We also have a proposal to legalize fourplexes, which has been very controversial. However, fourplexes and duplexes are a way for households to expand — for kids who come back from school to take care of elders, and for elders to spend time with their grandchildren and help provide care for younger families.

I think about my own experience of trying to access permanent, stable housing. A lot of folks my age, especially people of color, are living with their families. We also still have this idea that a “good” family is a cishet, nuclear family who lives in their own house with a yard and a dog.
If we can expand our thinking around what families and homes look like, we can actually create a more inclusive society and address the housing crisis. We just don’t live in a world where single-family homes are sustainable or attainable.

I’ve proposed a resolution declaring housing a human right and calling for a social housing pilot program feasibility study. The state of Hawaii is pursuing social housing, and Assembly members Buffy Wicks and Alex Lee are also proposing similar legislation here at the state level. Many cities like Sacramento, Berkeley, and Minneapolis, and the entire state of Oregon, are also looking at plexes and lifting apartment bans.

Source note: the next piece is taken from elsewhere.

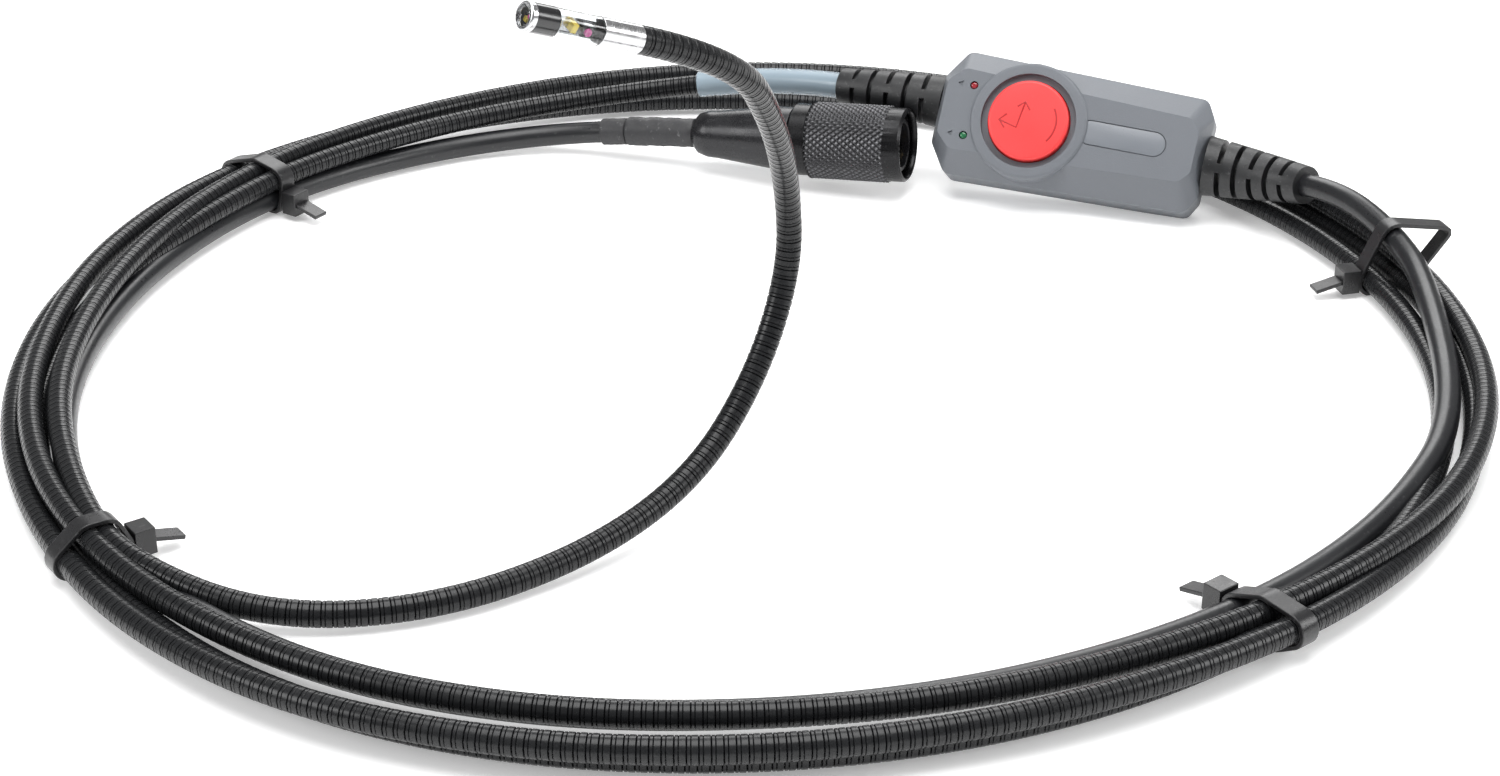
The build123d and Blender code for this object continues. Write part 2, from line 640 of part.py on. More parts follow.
with BuildPart() as head_chassis:
    with BuildSketch(plane_at(HEAD, x=-1.0, z=0.9)):
        Rectangle(1.2, 3.0)
    extrude(amount=21.5)
    with BuildSketch(plane_at(HEAD, z=22.4)):
        Circle(2.25)
    extrude(amount=0.5)
write(head_chassis, "head_chassis")

with BuildPart() as side_camera:
    with BuildSketch(across_head(-0.4, SIDE_LENS_Z)):
        RectangleRounded(2.4, 2.4, 0.3)
    extrude(amount=1.6)
write(side_camera, "side_camera")

with BuildPart() as side_lens:
    with BuildSketch(across_head(1.2, SIDE_LENS_Z)):
        Circle(0.75)
    extrude(amount=0.6)
    fillet(faces().sort_by(Axis((0, 0, 0), side)).last.edges(), radius=0.3)
write(side_lens, "side_lens")

with BuildPart() as side_led:
    with BuildSketch(across_head(-0.4, SIDE_LED_Z)):
        Rectangle(1.2, 1.6)
    extrude(amount=1.5)
write(side_led, "side_led")

FRONT_LENS_X, FRONT_LENS_Y = 0.65, 0.35
with BuildPart() as front_camera:
    with BuildSketch(plane_at(HEAD, x=FRONT_LENS_X, y=FRONT_LENS_Y, z=22.9)):
        Circle(0.95)
    extrude(amount=0.8)
write(front_camera, "front_camera")

with BuildPart() as front_lens:
    with BuildSketch(plane_at(HEAD, x=FRONT_LENS_X, y=FRONT_LENS_Y, z=23.7)):
        Circle(0.65)
    extrude(amount=0.5)
    fillet(faces().sort_by(Axis((0, 0, 0), head_axis)).last.edges(), radius=0.25)
write(front_lens, "front_lens")

with BuildPart() as front_leds:
    with BuildSketch(plane_at(HEAD, z=22.9)):
        with Locations((-1.0, 1.2), (-1.0, -1.0)):
            Rectangle(0.9, 0.9)
    extrude(amount=0.6)
write(front_leds, "front_leds")


# ---- cable ties ---------------------------------------------------------------------------------------
def cable_tie(name, angle, inner, outer, top, slack=0.0):
    """A strap round the coil in the plane of this angle, its lock on the inner side."""
    out = along(angle)
    frame = Plane(origin=(0, 0, 0), x_dir=out, z_dir=out.cross(Vector(0, 0, 1)))
    low, high = inner - 0.7, outer + 0.7 + slack
    width, height = high - low, top - STRAP_T
    middle = ((low + high) / 2, STRAP_T + height / 2)
    with BuildPart() as tie:
        with BuildSketch(frame):
            with Locations(middle):
                RectangleRounded(width + 2 * STRAP_T, height + 2 * STRAP_T, 3.2)
                RectangleRounded(width, height, 2.3, mode=Mode.SUBTRACT)
        extrude(amount=STRAP_W / 2, both=True)
        with BuildSketch(frame):
            with Locations((low - STRAP_T - 2.2, 4.2)):
                RectangleRounded(5.0, 5.0, 0.6)
        extrude(amount=STRAP_W / 2 + 0.7, both=True)
        with BuildSketch(frame):
            with Locations((low - STRAP_T - 7.0, 4.2)):
                Rectangle(6.0, STRAP_T)
        extrude(amount=STRAP_W / 2, both=True)
    write(tie, name)


cable_tie("cable_tie_a", 14, 151.0, 168.5, 18.0, 3.2)
cable_tie("cable_tie_b", 309, 147.4, 172.0, 12.4)
cable_tie("cable_tie_c", 145, 149.0, 171.6, 12.6)
cable_tie("cable_tie_d", 215.5, 155.8, 173.4, 12.6)
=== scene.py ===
import json
import logging
import math
from dataclasses import dataclass, field
from enum import Enum

import bmesh
import bpy
import numpy as np
from mathutils import Matrix, Vector
from mathutils.geometry import convex_hull_2d

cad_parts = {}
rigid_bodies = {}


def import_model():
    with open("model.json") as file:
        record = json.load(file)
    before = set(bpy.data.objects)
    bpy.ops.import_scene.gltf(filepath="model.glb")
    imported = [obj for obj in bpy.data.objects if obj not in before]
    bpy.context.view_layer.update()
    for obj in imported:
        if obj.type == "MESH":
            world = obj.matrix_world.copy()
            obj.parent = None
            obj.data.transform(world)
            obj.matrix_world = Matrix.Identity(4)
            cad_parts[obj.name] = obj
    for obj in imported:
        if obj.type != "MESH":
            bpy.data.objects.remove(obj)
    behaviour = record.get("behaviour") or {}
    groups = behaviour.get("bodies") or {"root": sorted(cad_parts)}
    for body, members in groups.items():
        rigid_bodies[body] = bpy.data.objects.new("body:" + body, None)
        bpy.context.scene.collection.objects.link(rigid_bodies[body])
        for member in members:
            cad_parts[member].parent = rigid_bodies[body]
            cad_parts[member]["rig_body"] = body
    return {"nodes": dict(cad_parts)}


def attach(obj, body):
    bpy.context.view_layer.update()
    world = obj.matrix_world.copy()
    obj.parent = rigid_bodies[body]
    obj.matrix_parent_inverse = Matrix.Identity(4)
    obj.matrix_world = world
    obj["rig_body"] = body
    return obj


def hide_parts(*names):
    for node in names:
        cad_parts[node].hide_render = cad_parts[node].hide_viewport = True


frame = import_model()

LOG = logging.getLogger("inspection_probe")
MM = 0.001
TAU = 2 * math.pi


class Body(Enum):
    """The three bodies that a piece can ride on."""

    PROBE = "probe"
    BUTTON = "button"
    COUPLING = "coupling"


class Slot(Enum):
    """The material slots of the record."""

    BOX = "box_plastic"
    BUTTON = "button_plastic"
    STEEL = "steel"
    BOOT = "boot_rubber"
    HOSE = "hose_armour"
    CABLE = "cable_jacket"
    CLEAR = "clear_sleeve"
    SHRINK = "heat_shrink"
    BLACK_METAL = "black_metal"
    TIE = "tie_plastic"
    HEAD_STEEL = "head_steel"
    WINDOW = "window"


# ---------------------------------------------------------------------------------------
# Small tools
# ---------------------------------------------------------------------------------------
def mm(x: float, y: float, z: float) -> Vector:
    """A point given in millimetres, returned in metres."""
    return Vector((x, y, z)) * MM


def heading(yaw: float, pitch: float = 0.0) -> Vector:
    """Unit vector with this yaw and climb, both in degrees."""
    yaw, pitch = math.radians(yaw), math.radians(pitch)
    return Vector((math.cos(pitch) * math.cos(yaw), math.cos(pitch) * math.sin(yaw), math.sin(pitch)))


def axes(origin: Vector, z_dir: Vector, x_hint: Vector) -> Matrix:
    """A placing matrix with its own z along one direction and x near another.

    Args:
        origin: where the local origin goes, in metres.
        z_dir: direction of the local z.
        x_hint: direction the local x leans towards.

    Returns:
        The 4x4 matrix from local to the shared frame.
    """
    z = z_dir.normalized()
    x = (x_hint - z * x_hint.dot(z)).normalized()
    y = z.cross(x)
    turn = Matrix((x, y, z)).transposed().to_4x4()
    return Matrix.Translation(origin) @ turn


def show(name: str, mesh: bpy.types.Mesh) -> bpy.types.Object:
    """Put a mesh into the scene as an object at the origin."""
    piece = bpy.data.objects.new(name, mesh)
    bpy.context.scene.collection.objects.link(piece)
    return piece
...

I’m really excited for a renaissance of multifamily building and cooperative living models. There’s been so much prejudice against co-living, group living, and dorms. Now that younger folks who have had to depend on that kind of housing are entering into positions of authority, I’m really eager to see that framing and that narrative shift.

We’re thinking about housing reform and housing justice as a suite of reforms, not just a one-off, because the housing crisis has so many factors and there are so many different needs for all our populations. We really have to tackle this from every angle.